Tuesday, February 8, 2022
Expat Throwback: The Day Zorro Came to Flint by Tom Pohrt

Author, illustrator and Flintoid Tom Pohrt remembers the day pulp writer Johnston McCulley's creation walked the streets of Vehicle City.
“SeƱor, who are you?”
“A friend of the people, El Zorro!”
1958: Unemployment in the U.S. was at 7% and a gallon of gas was 25 cents; Sputnik burned up re-entering earth’s atmosphere in early January and Nikita Khrushchev became Premier of the Soviet Union; Joao Gilberto introduced the cooled down samba sound of Bossa Nova in Rio while Fidel Castro’s revolutionary army was advancing on Havana; Ted Williams signed with the Red Sox; the right wing John Birch Society was founded; Vladimir Nabokov’s controversial novel “Lolita” is published in the U.S. and the first International House of Pancakes opened in Toluca Lake, California.
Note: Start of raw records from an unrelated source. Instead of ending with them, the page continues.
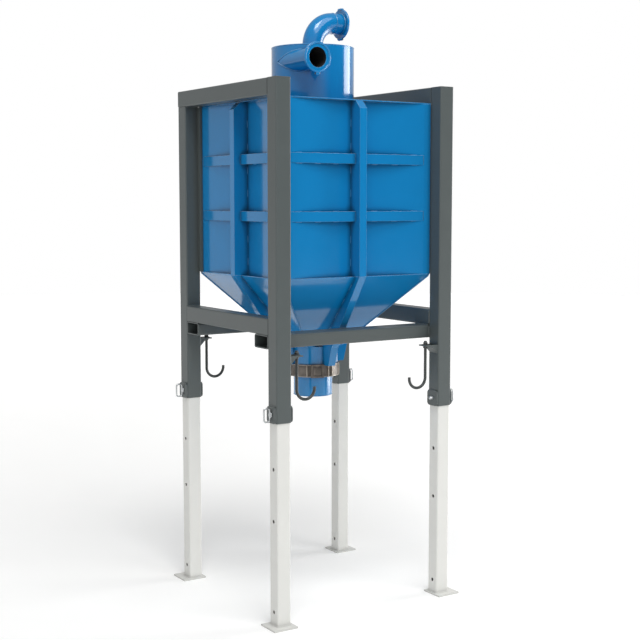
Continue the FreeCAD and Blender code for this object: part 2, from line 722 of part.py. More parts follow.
def make_cyclone_shell():
    radius = SIZE["cyclone_radius"]
    high = SIZE["cyclone_height"] - SIZE["lid_thickness"]
    outside = rod("shell_outside", radius, high, (0, 0, roof_top))
    inside = rod("shell_inside", radius - plate, high, (0, 0, roof_top))
    opening = inlet_rod("shell_opening", bore, 0, SIZE["inlet_reach"])
    keep(cut("cyclone_shell", cut("shell_tube", outside, inside), opening), "cyclone_shell")


def make_cyclone_lid():
    low = cyclone_top - SIZE["lid_thickness"]
    disc = rod("lid_disc", SIZE["cyclone_radius"], SIZE["lid_thickness"], (0, 0, low))
    hole = rod("lid_hole", pipe, SIZE["lid_thickness"], (0, 0, low))
    keep(cut("cyclone_lid", disc, hole), "cyclone_lid")


def make_inlet_pipe():
    reach, thick = SIZE["inlet_reach"], SIZE["flange_thickness"]
    outside = fuse("inlet_outside", [inlet_rod("inlet_tube", pipe, 0, reach),
                                     inlet_rod("inlet_flange", SIZE["flange_radius"], reach - thick, reach)])
    hollow = fuse("inlet_hollow", [inlet_rod("inlet_bore", bore, 0, reach),
                                   rod("inlet_trim", SIZE["cyclone_radius"], cyclone_top)])
    keep(cut("inlet_pipe", outside, hollow), "inlet_pipe")


def make_outlet_pipe():
    """Vortex finder, riser, elbow and flange in one welded piece."""
    body = new_body("outlet_pipe")
    low, level = cyclone_top - SIZE["finder_depth"], cyclone_top + SIZE["outlet_rise"]
    bend, reach = SIZE["elbow_radius"], SIZE["outlet_reach"]
    path = new_sketch(body, "outlet_path", "XZ_Plane")
    path.addGeometry(Part.LineSegment(FreeCAD.Vector(0, low.value, 0),
                                      FreeCAD.Vector(0, (level - bend).value, 0)), False)
    quarter = Part.Circle(FreeCAD.Vector(bend.value, (level - bend).value, 0),
                          FreeCAD.Vector(0, 0, 1), bend.value)
    path.addGeometry(Part.ArcOfCircle(quarter, math.pi / 2, math.pi), False)
    path.addGeometry(Part.LineSegment(FreeCAD.Vector(bend.value, level.value, 0),
                                      FreeCAD.Vector(reach.value, level.value, 0)), False)
    path.addConstraint(Sketcher.Constraint("Coincident", 0, 2, 1, 2))
    path.addConstraint(Sketcher.Constraint("Coincident", 1, 1, 2, 1))
    hold(path, "DistanceX", 0, 1, length(0))
    hold(path, "DistanceY", 0, 1, low)
    hold(path, "DistanceX", 0, 2, length(0))
    hold(path, "DistanceY", 0, 2, level - bend)
    hold(path, "DistanceX", 1, 3, bend)
    hold(path, "DistanceY", 1, 3, level - bend)
    hold(path, "DistanceX", 2, 1, bend)
    hold(path, "DistanceX", 2, 2, reach)
    hold(path, "DistanceY", 2, 2, level)
    section = new_sketch(body, "outlet_section", "XY_Plane", low)
    circle(section, 0, 0, pipe)
    circle(section, 0, 0, bore)
    sweep = body.newObject("PartDesign::AdditivePipe", "outlet_sweep")
    sweep.Profile = section
    sweep.Spine = (path, ["Edge1", "Edge2", "Edge3"])
    rim = new_sketch(body, "outlet_rim", "YZ_Plane", reach - SIZE["flange_thickness"])
    circle(rim, 0, level, SIZE["flange_radius"])
    circle(rim, 0, level, bore)
    pad(body, rim, SIZE["flange_thickness"])


# ---- Build every sub-part ------------------------------------------------------------------------

for corner in CORNERS:
    make_post(*corner)
    make_leg(*corner)
    make_pin(*corner)
    make_hook(*corner)
group("foot_plates", [make_foot(*corner) for corner in CORNERS])
group("hook_brackets", [make_hook_bracket(*corner) for corner in CORNERS])

doublers = []
for name, side_x, side_y in CORNERS:
    for face in (-1, 1):
        word = "outer" if face == side_x else "inner"
        doublers.append(make_doubler(f"{name}_{word}", side_x, side_y, face))
group("pin_doublers", doublers)

for name, side in SIDES:
    make_top_beam(name, side)
    make_lower_beam(name, side)
for name, side in (("front", -1), ("rear", 1)):
    make_fork_pocket(name, side)

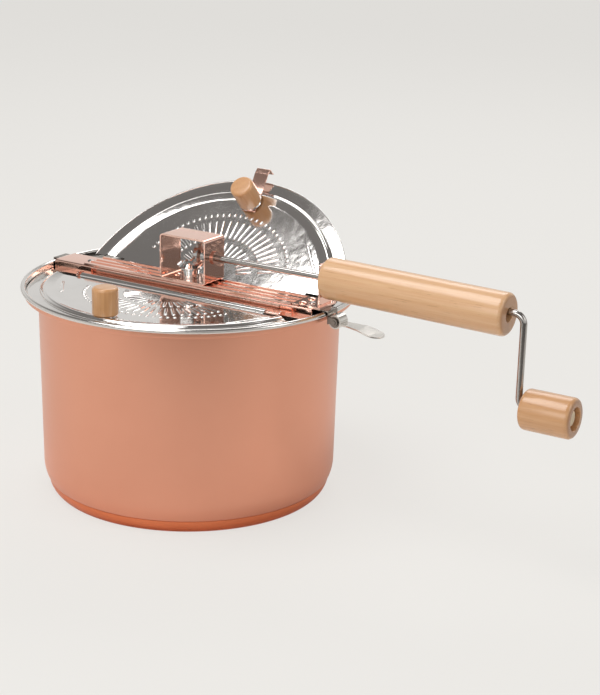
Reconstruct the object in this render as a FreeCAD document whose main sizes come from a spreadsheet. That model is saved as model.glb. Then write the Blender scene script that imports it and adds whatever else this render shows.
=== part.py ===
import FreeCAD, Part
import math
import os
import re
import Sketcher

# Stovetop popcorn popper: a copper-faced pan with two half lids hinged on a crossbar,
# and a hand crank that turns a stirrer through a pair of bevel gears.
# Millimetres. Origin at the centre of the pan's underside, +Z up, +X toward the handle,
# -Y toward the lid that is closed at rest.

os.makedirs("parts", exist_ok=True)
doc = FreeCAD.newDocument("popper")
sheet = doc.addObject("Spreadsheet::Sheet", "Sizes")

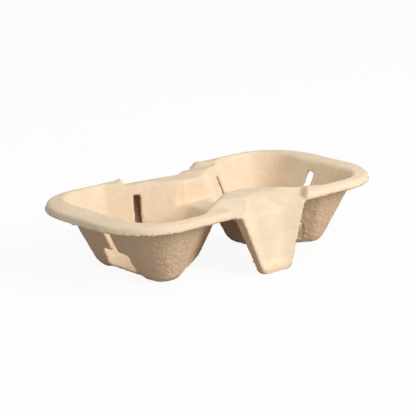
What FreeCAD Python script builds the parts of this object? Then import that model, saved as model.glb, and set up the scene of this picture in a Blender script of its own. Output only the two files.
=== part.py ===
import FreeCAD, Part
import math
import os

# Two-cup carrier moulded in one sheet of pulp. Millimetres, Z up.
# The origin is on the ground under the middle, X runs along both cups, Y across them.

# Sheet
wall = 2.0              # thickness of the pulp
height = 42.5           # ground to the crest of the rim

# Rim
rim_length = 215.0
rim_width = 106.0
rim_corner = 38.0       # radius of the rim's corners seen from above
rim_flare = 2.2         # how much narrower the lip is at the top, each side
rim_fall = 0.8          # how far the flat falls towards the lip
fall_width = 7.0        # width of the falling strip
lip_drop = 5.6          # height of the turned-down lip
lip_round = 2.4         # rounding from the flat into the lip
lip_steps = 3           # straight runs that make up the rounding

# Cup pockets, home-plate shaped, each round an upright axis
cup_axis = 52.0         # distance of each pocket's axis from the middle
slant = 32.4            # angle between X and the slanting walls, in degrees
pocket_end = 90.0       # end wall at the rim
pocket_side = 45.0      # long wall at the rim
pocket_tip = 1.5        # inner wall at the rim, if it went on that far up
pocket_tip_half = 14.6
pocket_corner = 22.0
floor_end = 67.5        # the same places at the ground
floor_side = 28.5
floor_tip = 23.2
floor_tip_half = 7.0
floor_corner = 8.0
floor_round = 2.2       # rounding between floor and walls
floor_steps = 2         # straight runs that make up that rounding
tip_round = 5.0
knee_round = 5.0        # where the long wall turns into the slanting one
corner_step = 9.0       # turn between the straight runs of a pocket's corner, in degrees
rim_ease = 1.4          # bevel from the walls into the rim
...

And Zorro came to Flint. It was a heady year.
In August of 1958, when I was five years old, Zorro did come to Flint, Michigan. Zorro, aka Don Diego de la Vega, was played by a second generation Italian-American actor named Guy Williams, whose Christian name was Armando Catalano. My brothers and I were glued to the TV each week to watch Zorro on The Wonderful World of Disney. El Zorro was a friend of the people and an enemy of injustice to three young boys brought up in post war Flint. He wore a black mask, cape and hat and wielded a wicked sword, each week whipping a capital Z across some Spanish villain’s pants or shirt. Zorro had an Errol Flynn mustache and matinee idol good looks. In short, Diego de la Vega was the essence of '50s cool. Google Williams’ screen test for the role he later played on Lost In Space. The guy knew how to light a cigarette.